Creative Practice, Interrupted
On starting, stopping, and starting again
For the first few weeks of the year, I had a daily creative practice.
Then the wheels fell off the bus (Paris apartment–finding drama), and I didn’t open my sketchbook for almost a week.
If you’ve ever had a steady—or steady-ish—creative practice and then life got in the way, it can feel like something has gone wrong:
You’ve fallen behind
You broke the streak
Your creative practice didn’t stick
Interruptions aren’t a failure of creative practice.
What often gets mistaken for failure is actually a mismatch between how creative practice works and how we’ve been taught to measure progress.
The idea that you are falling behind comes from a task-based way of thinking, where success is measured by consistency.
That way of measuring works well for tasks that need to be completed a specific way to maintain sameness. Like a chef training staff to make her recipe the same way every time in a restaurant.
That’s exactly why it works for kitchens, manufacturing, and systems where the output matters more than the person producing it.
Creative practice isn’t about reproducing the same result on demand.
Creative practice is about maintaining a living relationship with your creative process across changing conditions—energy, time, attention, life circumstances.
A creative practice that fits one chapter of your life may not fit the next—and that doesn’t mean it failed, or that you failed.
It can help to think of creative practice as having a rhythm that moves with what’s actually happening in your life.
Consistency treats interruption as failure.
Rhythm treats interruption as information.
Consistency is fragile under changing conditions.
Rhythm is resilient because it anticipates change.
Where consistency breaks, rhythm adapts.
What gets built over time isn’t a perfect habit. It’s a creative practice that can move with you and fit the shape of your days as they are now.
Not because you never miss a day—but because your rhythm has space for pauses, and you know how to return without judgment.
When I opened my sketchbook again after breaking my streak, there was no emotional drama or catching up to do.
The blank page was there waiting, as it always is.
A creative practice lasts not because it is uninterrupted, but because it has a rhythm that responds to the changing conditions of your real life—and can be returned to.
A related creative practice for working with this will be shared with paid subscribers later this week.
I’m curious if this idea of a creative practice rhythm is helpful to you or what it sparks…

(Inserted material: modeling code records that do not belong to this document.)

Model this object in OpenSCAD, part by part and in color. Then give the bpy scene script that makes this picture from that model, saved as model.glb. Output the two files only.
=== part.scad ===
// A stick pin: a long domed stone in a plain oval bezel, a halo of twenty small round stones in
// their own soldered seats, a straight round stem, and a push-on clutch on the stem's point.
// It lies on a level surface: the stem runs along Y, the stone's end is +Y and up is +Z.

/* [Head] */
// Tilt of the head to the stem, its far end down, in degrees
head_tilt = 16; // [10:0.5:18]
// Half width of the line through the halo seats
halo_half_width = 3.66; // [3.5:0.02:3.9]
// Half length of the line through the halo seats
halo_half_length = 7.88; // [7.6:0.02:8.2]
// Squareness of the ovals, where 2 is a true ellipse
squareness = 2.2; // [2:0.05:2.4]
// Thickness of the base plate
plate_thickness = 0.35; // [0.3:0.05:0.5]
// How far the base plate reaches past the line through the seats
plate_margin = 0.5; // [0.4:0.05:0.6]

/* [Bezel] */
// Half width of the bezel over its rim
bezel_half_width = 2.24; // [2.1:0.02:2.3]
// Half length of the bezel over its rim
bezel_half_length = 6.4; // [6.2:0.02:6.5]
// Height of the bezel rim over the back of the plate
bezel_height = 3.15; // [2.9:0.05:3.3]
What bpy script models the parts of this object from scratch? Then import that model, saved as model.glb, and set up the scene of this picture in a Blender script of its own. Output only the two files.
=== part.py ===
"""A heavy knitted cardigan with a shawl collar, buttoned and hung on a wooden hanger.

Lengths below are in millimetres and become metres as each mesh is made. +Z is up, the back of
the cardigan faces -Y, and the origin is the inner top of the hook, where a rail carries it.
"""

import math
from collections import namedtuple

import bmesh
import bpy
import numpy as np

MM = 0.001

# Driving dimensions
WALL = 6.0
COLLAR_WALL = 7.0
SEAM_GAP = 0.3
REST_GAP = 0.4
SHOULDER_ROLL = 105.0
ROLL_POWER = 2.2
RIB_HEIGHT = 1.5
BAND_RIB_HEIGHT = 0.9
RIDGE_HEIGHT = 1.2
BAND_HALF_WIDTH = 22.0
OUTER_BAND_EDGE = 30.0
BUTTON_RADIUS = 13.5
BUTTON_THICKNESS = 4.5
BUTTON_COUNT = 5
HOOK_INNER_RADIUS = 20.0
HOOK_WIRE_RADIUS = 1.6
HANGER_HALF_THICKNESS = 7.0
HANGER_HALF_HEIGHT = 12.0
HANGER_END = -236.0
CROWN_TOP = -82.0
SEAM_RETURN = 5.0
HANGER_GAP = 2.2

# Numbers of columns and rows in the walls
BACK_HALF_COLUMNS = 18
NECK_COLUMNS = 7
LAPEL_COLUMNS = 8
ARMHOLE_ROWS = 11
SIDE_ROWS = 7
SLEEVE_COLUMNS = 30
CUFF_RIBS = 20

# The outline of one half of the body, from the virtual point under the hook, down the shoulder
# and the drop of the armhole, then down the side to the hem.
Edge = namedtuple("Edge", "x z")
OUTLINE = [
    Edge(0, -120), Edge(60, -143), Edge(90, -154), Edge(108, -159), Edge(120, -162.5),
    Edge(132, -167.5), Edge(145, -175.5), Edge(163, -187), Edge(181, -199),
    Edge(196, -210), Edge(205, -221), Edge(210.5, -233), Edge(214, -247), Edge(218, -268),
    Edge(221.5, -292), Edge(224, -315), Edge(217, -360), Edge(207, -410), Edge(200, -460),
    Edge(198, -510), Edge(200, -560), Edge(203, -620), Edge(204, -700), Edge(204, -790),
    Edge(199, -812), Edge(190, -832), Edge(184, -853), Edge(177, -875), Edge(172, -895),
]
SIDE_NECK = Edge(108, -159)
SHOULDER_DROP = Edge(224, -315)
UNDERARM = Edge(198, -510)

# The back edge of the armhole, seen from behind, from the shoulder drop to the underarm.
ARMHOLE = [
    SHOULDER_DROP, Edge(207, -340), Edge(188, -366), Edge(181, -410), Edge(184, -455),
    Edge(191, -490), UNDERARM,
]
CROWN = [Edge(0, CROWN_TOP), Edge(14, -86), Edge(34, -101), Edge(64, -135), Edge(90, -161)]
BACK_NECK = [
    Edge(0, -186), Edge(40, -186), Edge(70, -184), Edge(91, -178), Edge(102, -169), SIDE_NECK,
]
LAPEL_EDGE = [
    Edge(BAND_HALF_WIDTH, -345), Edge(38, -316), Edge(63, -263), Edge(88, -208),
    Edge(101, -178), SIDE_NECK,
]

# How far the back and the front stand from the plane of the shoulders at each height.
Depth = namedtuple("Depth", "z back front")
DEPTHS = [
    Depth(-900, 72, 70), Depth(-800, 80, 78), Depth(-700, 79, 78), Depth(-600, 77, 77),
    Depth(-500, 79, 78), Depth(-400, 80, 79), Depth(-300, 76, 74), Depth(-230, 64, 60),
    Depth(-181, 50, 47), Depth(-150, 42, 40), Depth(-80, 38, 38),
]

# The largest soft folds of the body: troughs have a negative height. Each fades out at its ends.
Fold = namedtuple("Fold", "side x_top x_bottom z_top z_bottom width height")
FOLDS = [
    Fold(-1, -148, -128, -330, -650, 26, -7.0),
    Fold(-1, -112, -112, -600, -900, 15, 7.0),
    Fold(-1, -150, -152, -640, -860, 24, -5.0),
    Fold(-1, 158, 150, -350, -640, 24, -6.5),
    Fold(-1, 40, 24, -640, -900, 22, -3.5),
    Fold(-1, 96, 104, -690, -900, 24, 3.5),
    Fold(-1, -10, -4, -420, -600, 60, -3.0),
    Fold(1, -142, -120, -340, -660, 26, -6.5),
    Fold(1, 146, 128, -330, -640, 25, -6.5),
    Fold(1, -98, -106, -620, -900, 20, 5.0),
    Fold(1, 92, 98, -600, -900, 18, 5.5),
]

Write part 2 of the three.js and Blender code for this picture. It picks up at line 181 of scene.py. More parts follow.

This post hit home for me, Lisa…so thank you! I’ve been away from my journaling practice for a long time, and feeling terrible about it, until I’ve recently begun again. Thinking of this pause as part of the larger rhythm of my life helps enormously! Reframing my perspective is so much kinder to myself…. 🙏❤️
As a musician I very much resonate with this shift toward "rhythm." In most of the music I love, changes in the rhythm are not just permitted, they are points of interest, welcome variations, moments of anticipation before the return. This also brings to mind the idea of seasonality in life and allowing for different types of activity as life circumstances change. Seasons are just rhythms too right? Thanks for your thoughtful and helpful ideas.